Though notably, in one work called Unearthed Cannibal (2024), Carlson seems to nod — knowingly, it would appear — at the expectations placed upon self-identifying indigenous artists to embrace the politics of representation: in the middle of that work one finds written “ADD SENSITIVE CONTENT STATEMENT «HERE» WHEN COMMUNITY MEMBERS ARE IN AUDIENCE.” Contrast that with The Buffet (2025), where one reads “SAVE YOUR EARTH / YOU CAN’T GET OFF.” This message seems straightforward enough, and cosigns the environmental movement’s embrace of indigeneity, though one does want to point out that it is written as if from the point of view of some patronizing alien (which is probably how climate-change deniers view Greta Thunberg).
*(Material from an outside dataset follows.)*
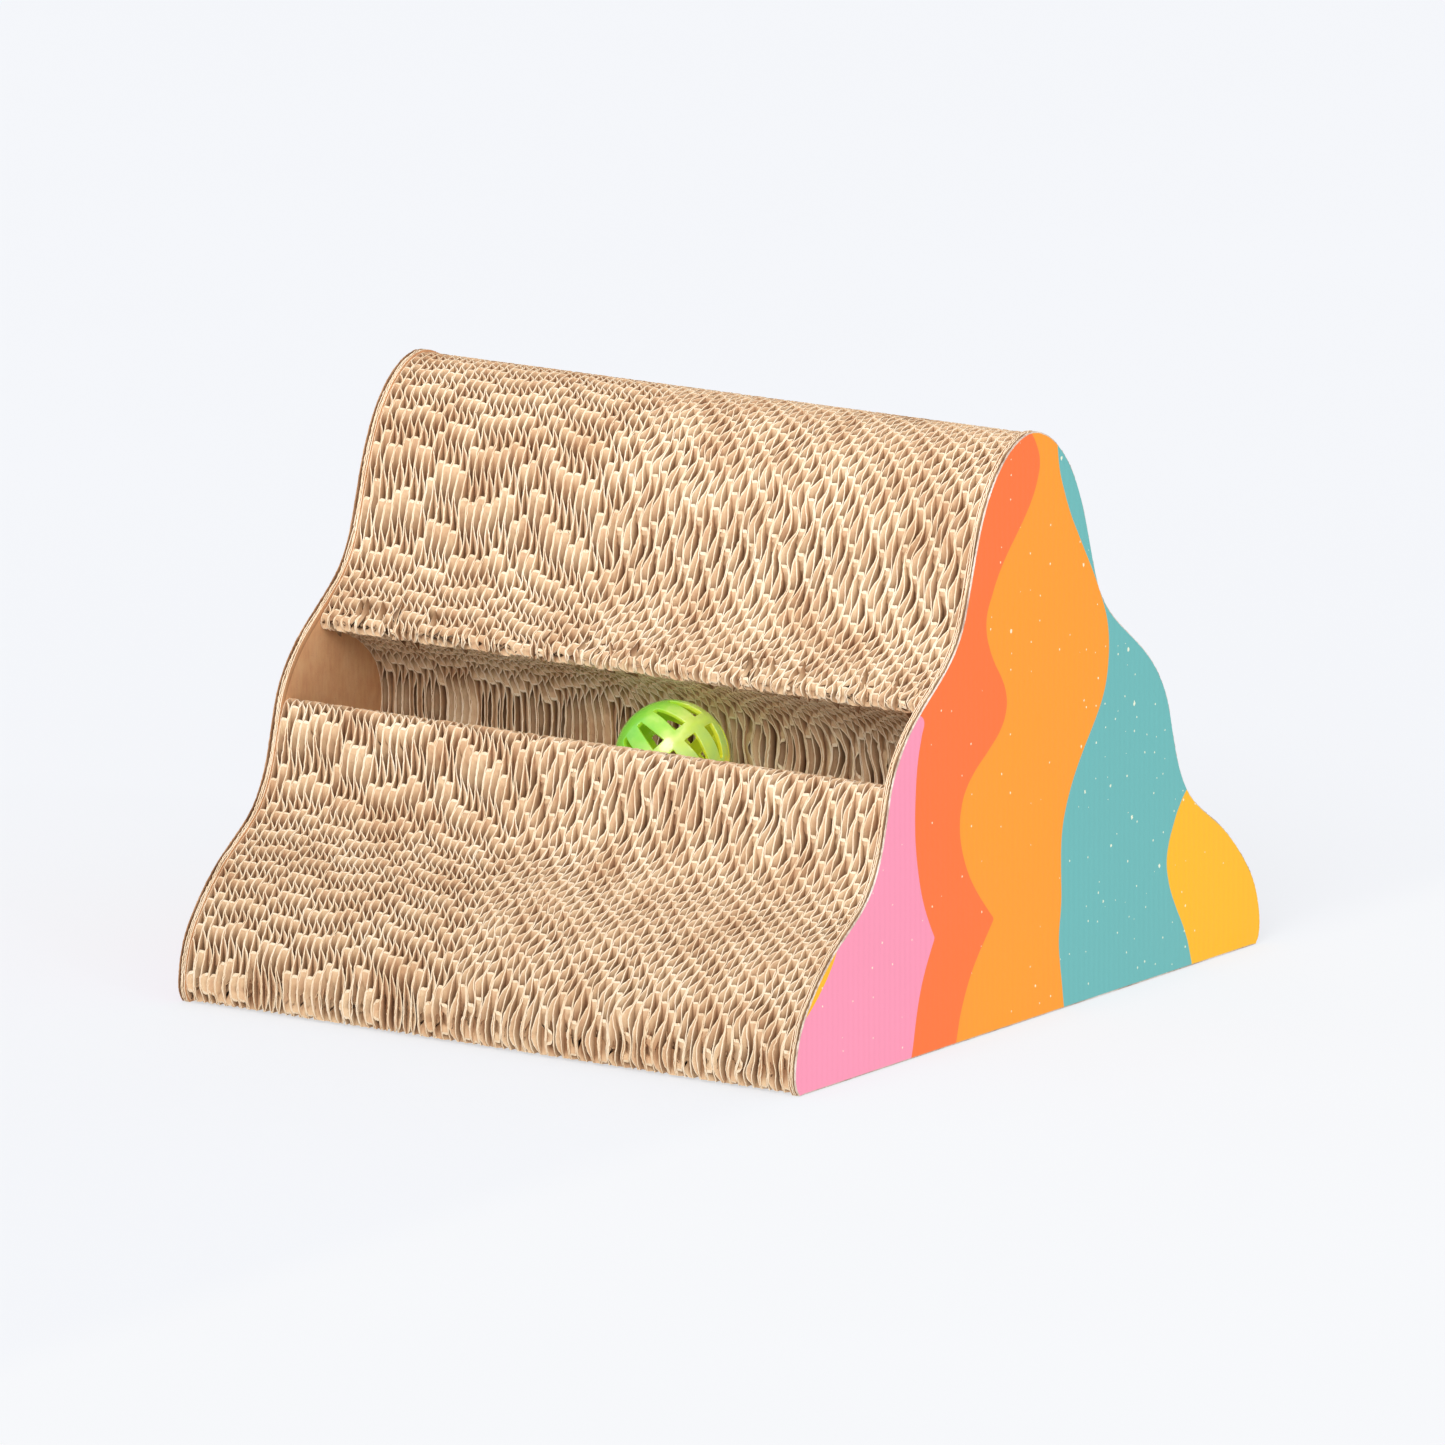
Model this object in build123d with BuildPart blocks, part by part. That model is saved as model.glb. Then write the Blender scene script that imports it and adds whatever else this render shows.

Are these ambiguities and ambivalences intentional? It’s hard to say. Perhaps 2025 is different than 2021, when Carlson penned an essay titled “The Earth is our Mothership,” and was very convinced of the significance and salience of indigenous “epistemologies” as correctives to dominant “settler” narratives. Perhaps she still is. Reading that essay today, I couldn’t help thinking that its relentless dividing of our North American world into “Natives” and “non-Natives,” into the “indigenous” and the “settlers,” finds its echo in the current calls from the right to divide the U.S. into “Heritage Americans” and whatever falls outside that asinine category. It’s far time we let go of all such illusions.
Carlson’s move away from narrative, away from illustration, suggests a first step in this direction—a refresh for how images mean and how forms signify, how there are, in fact, universals worth defending that for sure have something to do with where we come from and the histories that shape our thinking, but which have even more to do with the future—singular—we might hope to build.